Bayramı da fırsat bilerek, İstanbul'dan Bodrum'a uzanan hatta biraz sokağın sesini dinlemek için karayolunu tercih ettim. Terör kaygısını bir yana koyarsak, toplumda en çok konuşulan konu ekonomi. Doğrusu büyük sarsıntı yaratacağı beklenen 2008'deki finans krizinde bile ekonominin geleceği bu kadar konuşulmamıştı.
Aslında hükümet bu konuda reform denebilecek birçok adım attı, aynı anda kaygı veren Rusya ve İsrail'le ilişkileri de düzeltti. Bu gelişmeler, terör saldırılarına, AB ile ilişkilerdeki limoniliğe rağmen sokağa olumlu yansıyor. Sokak, aslında siyasetin de ekonominin de aynası.
Herkesin her şeyden haberi var ve ilgi de hayli yüksek. Üst akıl da, CHP ve MHP'deki lider arayışları da tartışılıyor; iktidar muhalefet ilişkisi de, AK Parti çevresindeki gelgitler de sorgulanıyor ve hiç kuşkunuz olmasın Cumhurbaşkanı'yla Başbakan arasındaki uyum ve güven ilişkisi de dikkatle izleniyor.
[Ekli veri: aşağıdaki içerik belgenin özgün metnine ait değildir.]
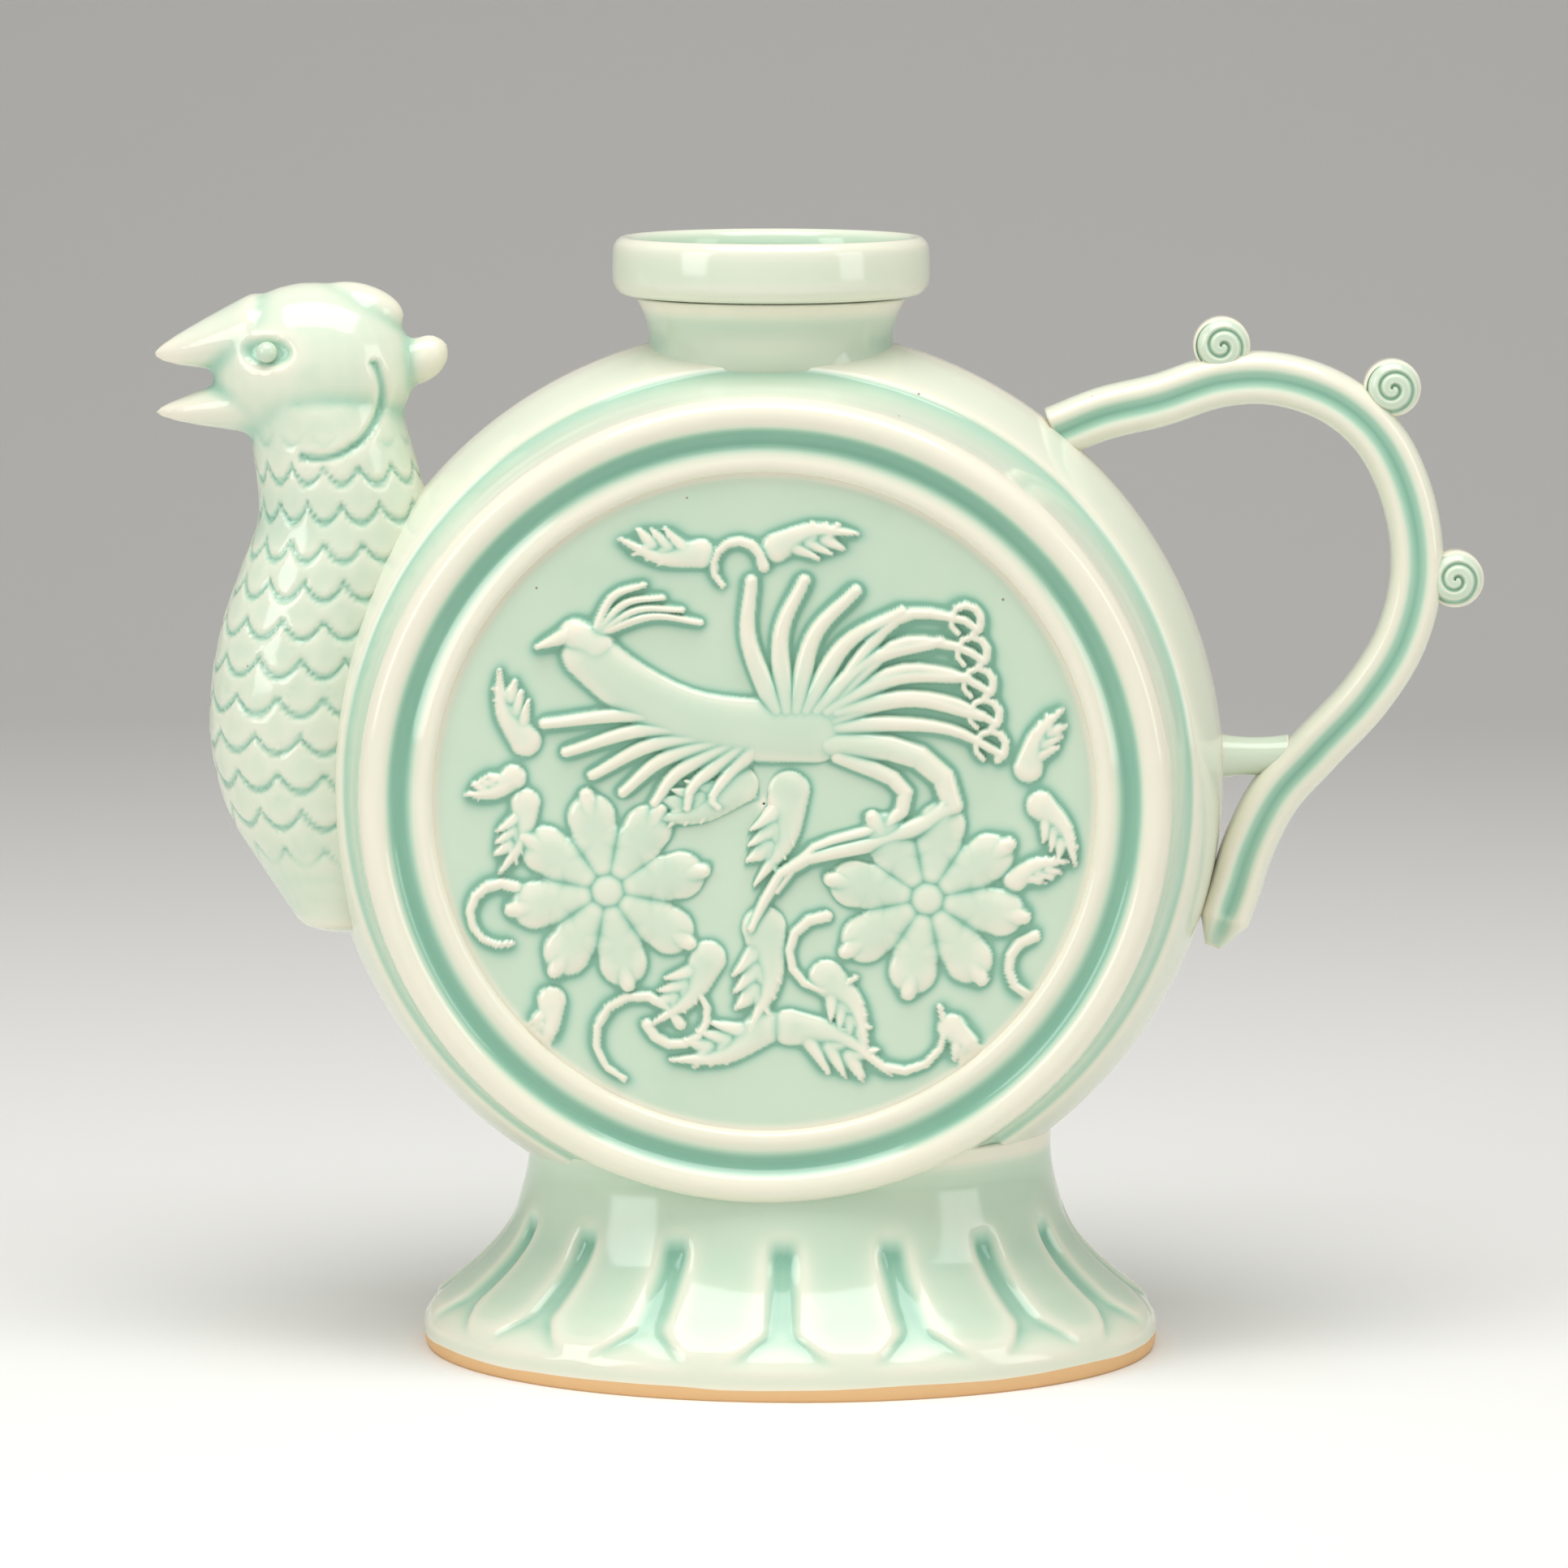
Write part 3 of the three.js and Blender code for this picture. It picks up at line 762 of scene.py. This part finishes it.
# %% [markdown]
# Each eye is a pellet of clay set in its hollow. It is a small ball, a little sunk.

# %% The bird's eyes
PELLET_SINK = 0.6
for name in ("near_eye", "far_eye"):
    low, high = box_mm(name)
    middle = (low + high) / 2
    middle[1] -= PELLET_SINK * np.sign(middle[1])
    pellet_radius = (high[0] - low[0]) / 2 * MM
    pellet = bmesh.new()
    bmesh.ops.create_uvsphere(pellet, u_segments=40, v_segments=24, radius=pellet_radius)
    bmesh.ops.translate(pellet, verts=pellet.verts, vec=Vector(middle * MM))
    eye_mesh = bpy.data.meshes.new("pellet_" + name)
    pellet.to_mesh(eye_mesh)
    pellet.free()
    finish_piece(link_object("pellet_" + name, eye_mesh), [name], passes=4, scale_mm=0.3)

# %% [markdown]
# The handle is a pulled strap. Its section is a rounded oblong with a shallow groove along its
# front and its back, and it is swept along a smooth line.

# %% The handle's line and section
# points from the drum's axis and the table, from the top joint to the tail
STRAP = [
    (46, 151), (54, 154.2), (63, 156.4), (73, 159.6), (82.5, 159.8), (92, 156.4), (99.2, 149.6),
    (103.7, 139.5), (105, 128.5), (102.6, 117.7), (97, 108.3), (89.2, 99.7), (82.6, 92.2),
    (78.4, 84), (75.8, 76), (72.6, 66.8),
]
STRAP_HALF_WIDTH, STRAP_HALF_DEPTH = 4.3, 5.0
STRAP_RINGS, SECTION_TURNS = 260, 48
SECTION_POWER = 0.7  # below 1, so the oval is drawn out to rounded corners
GROOVE_SHARE, GROOVE_HALF_WIDTH = 0.24, 1.5
END_RINGS, END_SHARE = 9, 0.35  # the tail narrows over its last rings
strap_line = spline(STRAP, STRAP_RINGS)
heading = np.gradient(strap_line, axis=0)
heading /= np.linalg.norm(heading, axis=1)[:, None]
side_way = np.column_stack([heading[:, 1], -heading[:, 0]])
section_turn = full_turn(SECTION_TURNS)


def draw_out(wave):
    return np.sign(wave) * np.abs(wave) ** SECTION_POWER


# %% The handle
section_y = draw_out(np.cos(section_turn))
section_w = draw_out(np.sin(section_turn))
strap_points = []
for k, (x, z) in enumerate(strap_line):
    to_end = min(1, (STRAP_RINGS - 1 - k) / END_RINGS)
    ending = min(1.0, (END_SHARE + (1 - END_SHARE) * to_end))
    reach = STRAP_HALF_WIDTH * ending * section_w
    groove = 1 - GROOVE_SHARE * np.exp(-((reach / GROOVE_HALF_WIDTH) ** 2))
    strap_points.append(np.column_stack([
        AXIS_X + x + side_way[k, 0] * reach, STRAP_HALF_DEPTH * ending * section_y * groove,
        z + side_way[k, 1] * reach]))
strap_faces = grid_faces(STRAP_RINGS, SECTION_TURNS) + end_faces(STRAP_RINGS, SECTION_TURNS)
strap = make_piece("strap_handle", np.vstack(strap_points), strap_faces)
finish_piece(strap, ["handle_strap"], passes=24, scale_mm=0.4)

# %% [markdown]
# Three small scrolls sit on the strap's outer edge. Each is a short drum of clay with domed
# sides and a spiral groove pressed into them.

# %% Scrolls
SCROLL_TURNS, SCROLL_RINGS = 120, 40  # rings on each side
SPIRAL_TURNS = 2.2
SPIRAL_DEPTH = 0.8
SCROLL_DOME = 0.45  # how much thinner the edge is than the middle


def scroll_side(radius, half, side, turn):
    rings = []
    for share in np.linspace(0.02, 1, SCROLL_RINGS)[::-side]:
        r = radius * share
        spiral = np.mod(share * SPIRAL_TURNS - turn / (2 * math.pi) * side, 1)
        dip = SPIRAL_DEPTH * smooth_step(0.28, 0.0, np.abs(spiral - 0.5)) * (share < 0.92)
        crown = half * (1 - SCROLL_DOME * share**4)
        rings.append((r * np.cos(turn), side * (crown - dip), r * np.sin(turn)))
    return rings


def scroll(name):
    low, high = box_mm(name)
    middle, radius, half = (low + high) / 2, (high[0] - low[0]) / 2, (high[1] - low[1]) / 2
    turn = full_turn(SCROLL_TURNS)
    rings = scroll_side(radius, half, -1, turn) + scroll_side(radius, half, 1, turn)
    points = [np.column_stack([middle[0] + x, y, middle[2] + z]) for x, y, z in rings]
    faces = grid_faces(len(rings), SCROLL_TURNS) + end_faces(len(rings), SCROLL_TURNS)
    piece = make_piece("scroll_" + name, np.vstack(points), faces)
    finish_piece(piece, [name], passes=16, scale_mm=0.3)


for curl_name in ("handle_curl_top", "handle_curl_shoulder", "handle_curl_back"):
    scroll(curl_name)

# %% [markdown]
# A short stem ties the strap to the drum. It is a rod that is a little thinner in its middle.

# %% The stem
STEM_RINGS = 30
STEM_WAIST = 0.86
stem_low, stem_high = box_mm("handle_stem")
stem_z = (stem_low[2] + stem_high[2]) / 2
stem_points = []
for share in np.linspace(0, 1, STEM_RINGS):
    x = stem_low[0] + share * (stem_high[0] - stem_low[0])
    r = stem_high[1] * (STEM_WAIST + (1 - STEM_WAIST) * (2 * share - 1) ** 2)
    stem_points.append(np.column_stack([
        np.full(SECTION_TURNS, x), r * np.cos(section_turn), stem_z + r * np.sin(section_turn)]))
stem_faces = grid_faces(STEM_RINGS, SECTION_TURNS) + end_faces(STEM_RINGS, SECTION_TURNS)
finish_piece(make_piece("stem", np.vstack(stem_points), stem_faces), ["handle_stem"], passes=16)

# %% [markdown]
# The stage is a pale sweep of paper that lies flat under the ewer and bends up behind it, so no
# corner shows. Sizes from here on are in metres, unless a name says otherwise.

# %% Stage
SWEEP_BEND_AT, SWEEP_BEND_RADIUS = 0.8, 0.6
bend_turns = np.linspace(0.08, math.pi / 2, 20)
bend = [(SWEEP_BEND_AT + SWEEP_BEND_RADIUS * math.sin(t),
         SWEEP_BEND_RADIUS - SWEEP_BEND_RADIUS * math.cos(t)) for t in bend_turns]
sweep_line = [(-1.2, 0.0), (SWEEP_BEND_AT, 0.0)] + bend + [(1.4, 2.6)]
sweep_points = [(x, y, z) for y, z in sweep_line for x in (-2.2, 2.2)]
sweep_faces = [(2 * k, 2 * k + 1, 2 * k + 3, 2 * k + 2) for k in range(len(sweep_line) - 1)]
sweep_mesh = bpy.data.meshes.new("sweep")
sweep_mesh.from_pydata(sweep_points, [], sweep_faces)
sweep = link_object("sweep", sweep_mesh)

# %% [markdown]
# The sweep is matt paper, which gives no reflection of its own. A ramp from front to back
# paints shade on it, so the paper grows darker towards the back.

# %% Matt paper
paper = bpy.data.materials.new("matt_paper")
paper.use_nodes = True
paper_tree = paper.node_tree
paper_shader = paper_tree.nodes["Principled BSDF"]
where = node(paper_tree, "ShaderNodeTexCoord")
axes = node(paper_tree, "ShaderNodeSeparateXYZ", Vector=where.outputs["Object"])
fade = node(paper_tree, "ShaderNodeMapRange", {"From Min": -0.1, "From Max": 1.3},
            Value=axes.outputs["Y"])
# painted shade: this ramp darkens the paper's colour from front to back, in place of light falling
# off
shade = node(paper_tree, "ShaderNodeValToRGB", Fac=fade.outputs[0])
shade.color_ramp.elements[0].color = linear("#F1F0ED")
shade.color_ramp.elements[1].color = linear("#CFCECB")
paper_tree.links.new(shade.outputs["Color"], paper_shader.inputs["Base Color"])
paper_shader.inputs["Roughness"].default_value = 0.9
sweep_mesh.materials.append(paper)


# %% [markdown]
# Large soft lamps give the long reflections that show off a glossy glaze. A pale world fills the
# shadows.

# %% Lamps
def soft_lamp(name, place, aim, size, power):
    data = bpy.data.lights.new(name, "AREA")
    data.shape = "RECTANGLE"
    data.size, data.size_y, data.energy = size[0], size[1], power
    lamp = bpy.data.objects.new(name, data)
    lamp.location = place
    lamp.rotation_euler = (Vector(aim) - Vector(place)).to_track_quat("-Z", "Y").to_euler()
    bpy.context.collection.objects.link(lamp)


soft_lamp("overhead_lamp", (0.0, -0.25, 0.95), (0, 0, 0.09), (0.9, 0.6), 7.5)
soft_lamp("left_lamp", (-0.85, -0.6, 0.45), (0, 0, 0.1), (0.4, 0.7), 3.4)
soft_lamp("right_lamp", (0.95, -0.5, 0.4), (0, 0, 0.1), (0.4, 0.7), 2.4)
world = bpy.data.worlds.new("studio")
bpy.context.scene.world = world
world.use_nodes = True
background = world.node_tree.nodes["Background"]
background.inputs["Color"].default_value = linear("#E4E4E2")
background.inputs["Strength"].default_value = 0.45

# %% [markdown]
# The camera looks at the ewer from the photograph's side: nearly square on to the face, a little
# from above and from about a metre away.

# %% Camera
DISTANCE, PITCH, AZIMUTH = 1.057, math.radians(7.9), math.radians(2.0)
SENSOR_MM, LENS_MM = 36, 148.06
AIM_RIGHT_OF_AXIS = 2.1  # mm
AIM_HEIGHT = 0.0932  # metres
target = Vector(((AXIS_X + AIM_RIGHT_OF_AXIS) * MM, 0, AIM_HEIGHT))
back_way = Vector((math.sin(AZIMUTH) * math.cos(PITCH), -math.cos(AZIMUTH) * math.cos(PITCH),
                   math.sin(PITCH)))
camera_data = bpy.data.cameras.new("camera")
camera_data.sensor_width = SENSOR_MM
camera_data.lens = LENS_MM
camera = bpy.data.objects.new("camera", camera_data)
camera.location = target + DISTANCE * back_way
camera.rotation_euler = (-back_way).to_track_quat("-Z", "Y").to_euler()
bpy.context.collection.objects.link(camera)
bpy.context.scene.camera = camera
bpy.context.scene.view_settings.view_transform = "Standard"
Vatandaş duyarlı... Manavı da, Irgatı da, çobanı da, pansiyon sahibi de siyaseti ve siyasetçileri adım adım izliyor.
İktidara yöneltilen haklı ve haksız eleştirilerin de farkındalar. Özellikle muhalefet partilerinin, muhalefet etmek için her şeyi kötü gösteren yaklaşımının dün olduğu gibi bugün de sokakta bir karşılığı yok.
Sokağın aradığı tek şey, siyasette samimiyet.
Bu Türkiye'nin Doğu'sunda da Ege'sinde de fark etmiyor ama siyasi tercihler elbette farklı. Ege coğrafyası AK Parti iktidarına karşı muhalif seslerin çoğunlukta olduğu bir bölge. Bu kez, sanki durum biraz değişik. Başbakan Binali Yıldırım'ın İzmir Milletvekili olması, güler yüzü ve sokağın dilini kullanması havayı biraz yumuşatmış gibi.
Egelilerin bu pozitif yaklaşımını, son günlerde tartışma yaratan, Suriyelileri vatandaş yapma adımı bile değiştirmiş değil. Bursa'da bir restorandan, Balıkesir'de kamyoncu kahvesine, Söke ovasındaki bir tarladan Yalıkavak çarşısındaki Kavaklı Köfteci'ye herkesin talebi aynı: "Terör bitsin, ekonomi canlansın."
Bu noktada Yıldırım hükümetinin açıkladığı, yatırımı kolaylaştıran ekonomi paketinin yeterince anlaşıldığını söylemek mümkün değil. Bu konuda biraz daha bilgilendirme ihtiyacı var. Benzer bir durum, 1 Kasım seçimlerinden sonra yapılan reformlar için de geçerli. Çoğu bilinmiyor.
Mesela pasaportların artık nüfus idaresince veriliyor olması, AB ile aramızda mültecilerin alınması nedeniyle tartışma konusu olan reform maddeleri... 72 maddeden 69'u tamamlandı ama onların hayatımıza nasıl yansıdığı üzerinde yeterince durulmadı.
Ayrıca uzun yıllardır konuşulan ama bir türlü gerçekleşmeyen bazı reformlar da sessizce hayatımıza girdi. Bunlar Türkiye'nin yakın gelecekte merkez ülke olmasının yapı taşları olacak adımlar.
Örneğin artık Türkiye'ye para getirene veya ev alana oturma izni veriliyor olması... Daha sonra bu insanlara vatandaşlık da verilecek.
Bunlar önemli adımlar. İngiltere 50 yıldır bunu uyguladığı için dünyanın parası Londra'ya aktı halen de akıyor.
Son yıllarda o kadar çok reform yapıldı ki bunlara alıştık ve giderek kanıksadık.
Bu nedenle reformlar hakkında toplumu bilgilendirmekte ve zaman zaman bunları hatırlatmakta yarar var.